What to produce: Locate the lines where "bodies" occurs and copy them as they stand.

Supplied material:
════════

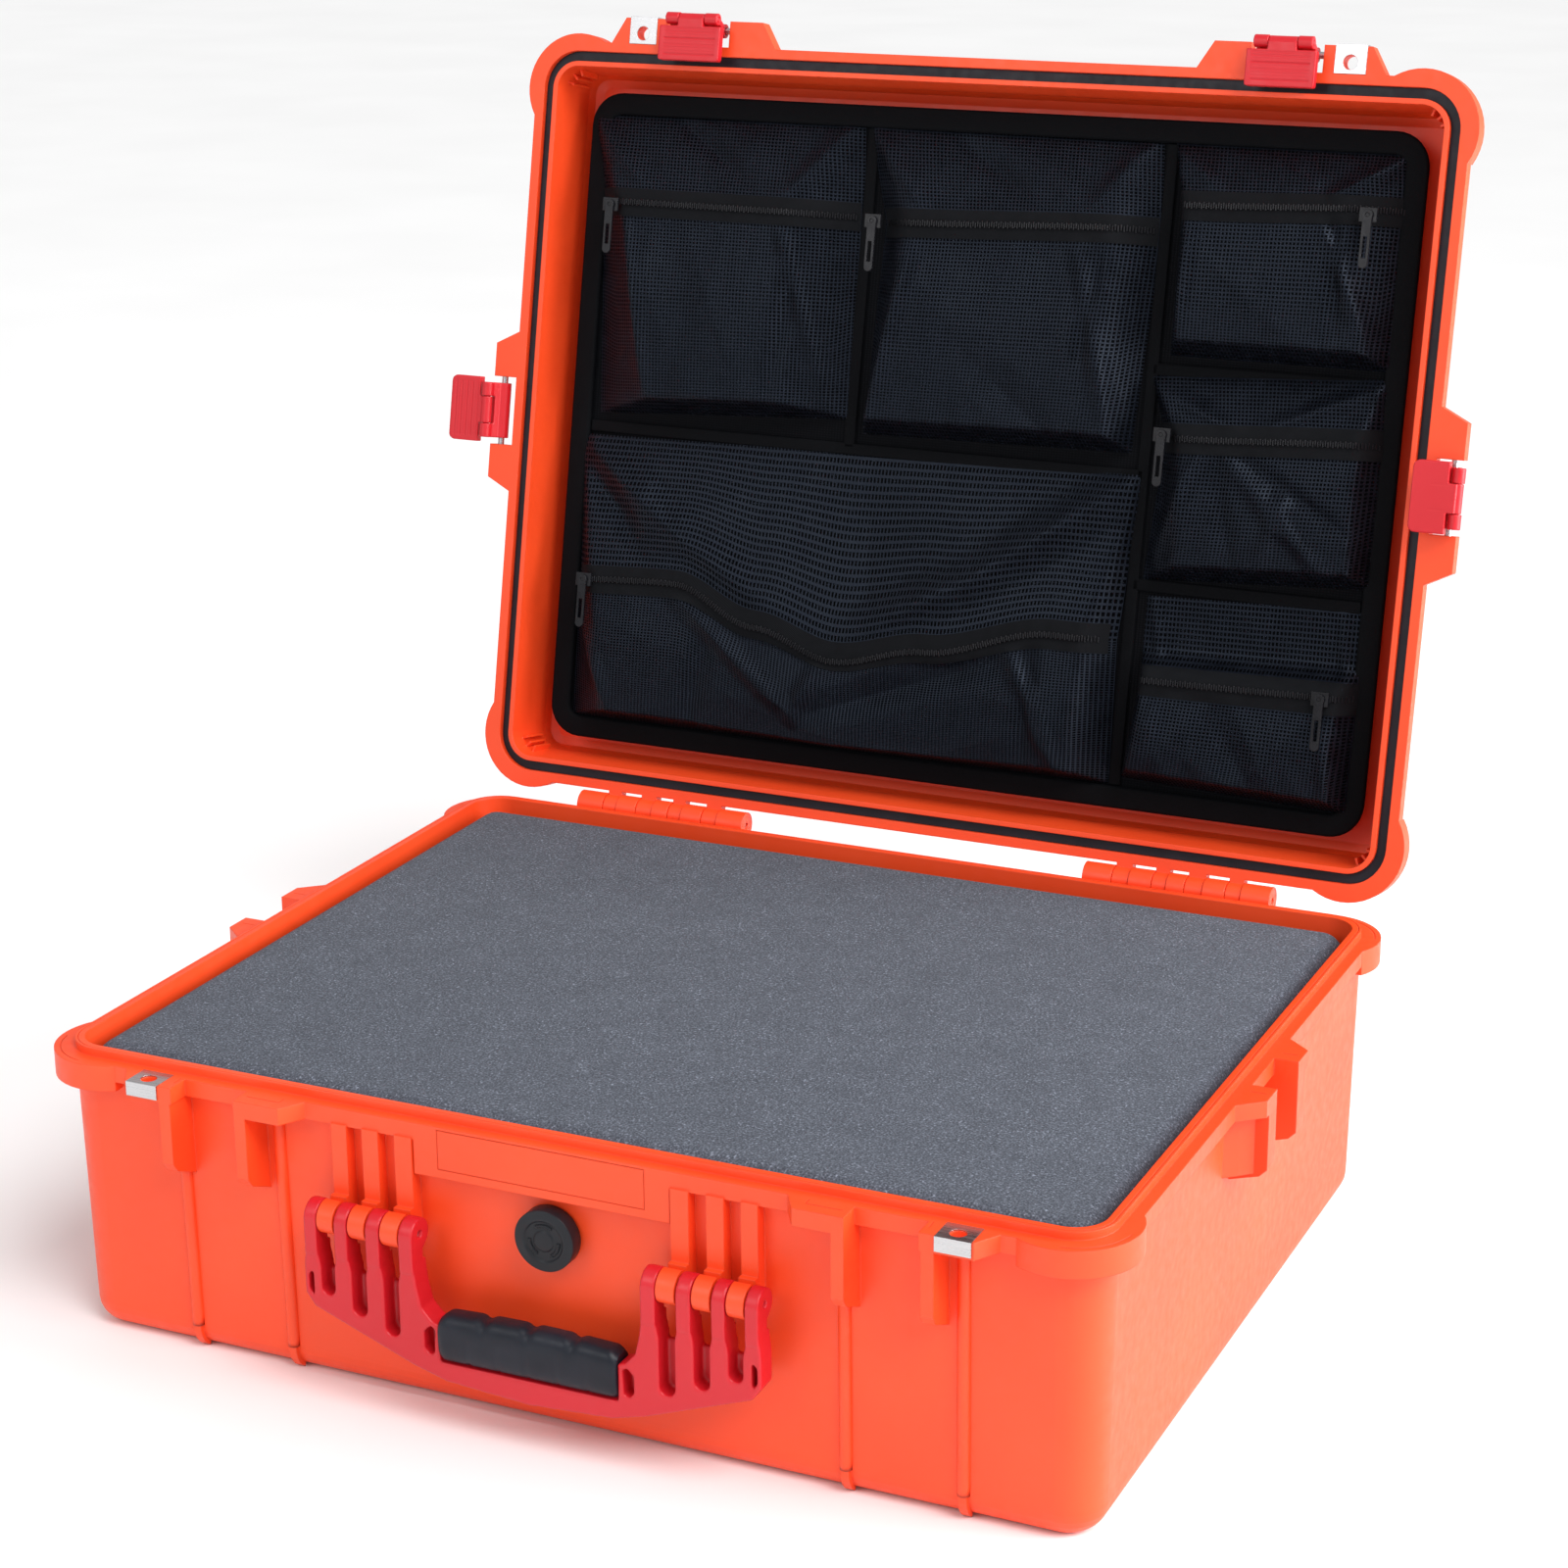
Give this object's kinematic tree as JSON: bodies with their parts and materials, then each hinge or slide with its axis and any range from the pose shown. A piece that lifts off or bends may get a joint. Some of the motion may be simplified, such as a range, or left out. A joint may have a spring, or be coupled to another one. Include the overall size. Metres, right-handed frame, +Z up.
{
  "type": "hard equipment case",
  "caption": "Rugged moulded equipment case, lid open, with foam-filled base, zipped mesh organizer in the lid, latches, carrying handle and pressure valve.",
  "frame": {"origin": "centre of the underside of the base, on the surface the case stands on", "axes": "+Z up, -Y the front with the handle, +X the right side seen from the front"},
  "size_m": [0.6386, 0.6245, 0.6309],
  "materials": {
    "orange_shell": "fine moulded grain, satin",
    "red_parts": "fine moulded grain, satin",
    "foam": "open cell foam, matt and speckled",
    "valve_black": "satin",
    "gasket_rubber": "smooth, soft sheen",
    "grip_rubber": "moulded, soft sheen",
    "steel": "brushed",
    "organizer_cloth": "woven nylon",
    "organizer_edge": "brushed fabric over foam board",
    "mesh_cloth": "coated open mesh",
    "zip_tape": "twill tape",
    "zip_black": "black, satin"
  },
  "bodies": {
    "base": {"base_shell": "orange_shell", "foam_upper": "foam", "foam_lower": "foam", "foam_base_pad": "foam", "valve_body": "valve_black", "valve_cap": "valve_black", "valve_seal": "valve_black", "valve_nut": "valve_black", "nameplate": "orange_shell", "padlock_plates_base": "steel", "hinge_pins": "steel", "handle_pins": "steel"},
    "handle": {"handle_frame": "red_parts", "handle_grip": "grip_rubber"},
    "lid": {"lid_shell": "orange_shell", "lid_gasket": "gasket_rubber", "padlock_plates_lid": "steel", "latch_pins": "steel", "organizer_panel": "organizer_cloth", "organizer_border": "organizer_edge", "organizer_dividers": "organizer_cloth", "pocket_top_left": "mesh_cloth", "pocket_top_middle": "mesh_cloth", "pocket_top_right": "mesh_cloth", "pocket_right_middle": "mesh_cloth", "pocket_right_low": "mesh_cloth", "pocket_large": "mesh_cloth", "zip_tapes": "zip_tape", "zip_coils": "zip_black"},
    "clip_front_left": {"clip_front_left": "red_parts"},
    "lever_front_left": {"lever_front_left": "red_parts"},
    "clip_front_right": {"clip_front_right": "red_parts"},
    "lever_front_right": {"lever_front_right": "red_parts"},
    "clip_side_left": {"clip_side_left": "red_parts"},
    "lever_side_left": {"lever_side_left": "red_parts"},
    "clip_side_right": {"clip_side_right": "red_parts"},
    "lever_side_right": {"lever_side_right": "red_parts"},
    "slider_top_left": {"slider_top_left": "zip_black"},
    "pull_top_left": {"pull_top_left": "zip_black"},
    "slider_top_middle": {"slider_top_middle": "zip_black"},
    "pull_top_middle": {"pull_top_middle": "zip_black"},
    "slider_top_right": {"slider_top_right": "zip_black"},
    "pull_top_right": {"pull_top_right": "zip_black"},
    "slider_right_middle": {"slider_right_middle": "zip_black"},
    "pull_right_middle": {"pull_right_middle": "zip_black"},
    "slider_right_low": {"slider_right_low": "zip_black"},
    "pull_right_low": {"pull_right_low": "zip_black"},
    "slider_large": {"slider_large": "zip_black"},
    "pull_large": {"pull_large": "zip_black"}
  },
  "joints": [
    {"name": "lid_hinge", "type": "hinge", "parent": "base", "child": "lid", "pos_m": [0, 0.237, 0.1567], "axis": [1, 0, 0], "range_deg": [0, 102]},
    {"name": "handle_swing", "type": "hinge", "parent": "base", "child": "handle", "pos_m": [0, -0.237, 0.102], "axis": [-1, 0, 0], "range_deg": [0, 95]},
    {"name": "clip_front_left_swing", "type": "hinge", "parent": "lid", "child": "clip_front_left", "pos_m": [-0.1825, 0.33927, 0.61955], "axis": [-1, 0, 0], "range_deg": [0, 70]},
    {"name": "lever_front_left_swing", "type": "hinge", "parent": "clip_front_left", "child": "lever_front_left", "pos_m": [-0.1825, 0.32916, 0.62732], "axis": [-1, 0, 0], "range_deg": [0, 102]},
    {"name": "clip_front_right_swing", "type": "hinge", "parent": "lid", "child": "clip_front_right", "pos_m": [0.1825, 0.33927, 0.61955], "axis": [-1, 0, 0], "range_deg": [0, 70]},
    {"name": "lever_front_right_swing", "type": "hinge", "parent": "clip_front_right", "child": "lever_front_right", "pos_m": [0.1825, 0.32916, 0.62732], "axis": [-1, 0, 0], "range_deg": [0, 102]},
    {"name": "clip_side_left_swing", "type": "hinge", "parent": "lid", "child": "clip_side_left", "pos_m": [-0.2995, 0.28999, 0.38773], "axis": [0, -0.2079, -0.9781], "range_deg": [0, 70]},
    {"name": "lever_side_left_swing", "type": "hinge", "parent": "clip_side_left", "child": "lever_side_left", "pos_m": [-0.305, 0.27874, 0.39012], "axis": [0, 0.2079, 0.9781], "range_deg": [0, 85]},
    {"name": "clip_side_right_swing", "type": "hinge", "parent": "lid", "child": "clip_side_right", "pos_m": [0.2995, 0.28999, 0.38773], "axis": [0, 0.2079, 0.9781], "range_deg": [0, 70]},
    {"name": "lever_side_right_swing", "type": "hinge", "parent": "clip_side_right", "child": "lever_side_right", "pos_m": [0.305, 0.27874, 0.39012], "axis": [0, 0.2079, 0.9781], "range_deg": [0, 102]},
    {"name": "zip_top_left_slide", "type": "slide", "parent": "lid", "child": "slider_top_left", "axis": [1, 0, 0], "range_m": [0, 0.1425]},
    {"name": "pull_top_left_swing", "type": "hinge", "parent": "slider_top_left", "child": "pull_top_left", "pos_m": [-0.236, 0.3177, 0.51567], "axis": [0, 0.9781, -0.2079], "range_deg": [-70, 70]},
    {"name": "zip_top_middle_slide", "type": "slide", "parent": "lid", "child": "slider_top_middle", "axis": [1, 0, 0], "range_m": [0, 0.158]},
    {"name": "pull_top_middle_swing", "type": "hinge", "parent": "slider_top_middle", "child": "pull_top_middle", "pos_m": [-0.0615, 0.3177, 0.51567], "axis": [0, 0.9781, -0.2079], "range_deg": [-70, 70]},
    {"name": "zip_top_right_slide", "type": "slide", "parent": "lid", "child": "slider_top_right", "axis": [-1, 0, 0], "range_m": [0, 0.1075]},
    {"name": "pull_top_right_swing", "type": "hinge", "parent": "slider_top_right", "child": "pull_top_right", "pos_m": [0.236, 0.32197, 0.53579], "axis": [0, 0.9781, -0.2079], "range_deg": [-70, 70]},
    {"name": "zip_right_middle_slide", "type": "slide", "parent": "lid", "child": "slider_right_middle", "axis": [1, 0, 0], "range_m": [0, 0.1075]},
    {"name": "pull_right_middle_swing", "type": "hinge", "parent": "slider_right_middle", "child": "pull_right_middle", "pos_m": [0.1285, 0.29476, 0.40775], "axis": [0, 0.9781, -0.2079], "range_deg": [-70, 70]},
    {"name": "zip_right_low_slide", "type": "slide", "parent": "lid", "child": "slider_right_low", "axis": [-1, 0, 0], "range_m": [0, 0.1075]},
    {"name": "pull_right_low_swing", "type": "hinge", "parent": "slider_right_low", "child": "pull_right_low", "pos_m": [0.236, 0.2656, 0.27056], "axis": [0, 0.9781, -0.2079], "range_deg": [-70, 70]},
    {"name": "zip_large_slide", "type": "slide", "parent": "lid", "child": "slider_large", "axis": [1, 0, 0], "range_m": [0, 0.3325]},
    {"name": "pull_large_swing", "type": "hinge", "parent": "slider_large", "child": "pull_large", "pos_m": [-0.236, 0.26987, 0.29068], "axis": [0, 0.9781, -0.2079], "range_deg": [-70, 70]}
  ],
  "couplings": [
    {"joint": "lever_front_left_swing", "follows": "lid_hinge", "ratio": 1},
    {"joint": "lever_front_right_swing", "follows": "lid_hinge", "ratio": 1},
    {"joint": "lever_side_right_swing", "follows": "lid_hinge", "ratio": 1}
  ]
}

════════

Exercise response:
Give this object's kinematic tree as JSON: bodies with their parts and materials, then each hinge or slide with its axis and any range from the pose shown. A piece that lifts off or bends may get a joint. Some of the motion may be simplified, such as a range, or left out. A joint may have a spring, or be coupled to another one. Include the overall size. Metres, right-handed frame, +Z up.
  "bodies": {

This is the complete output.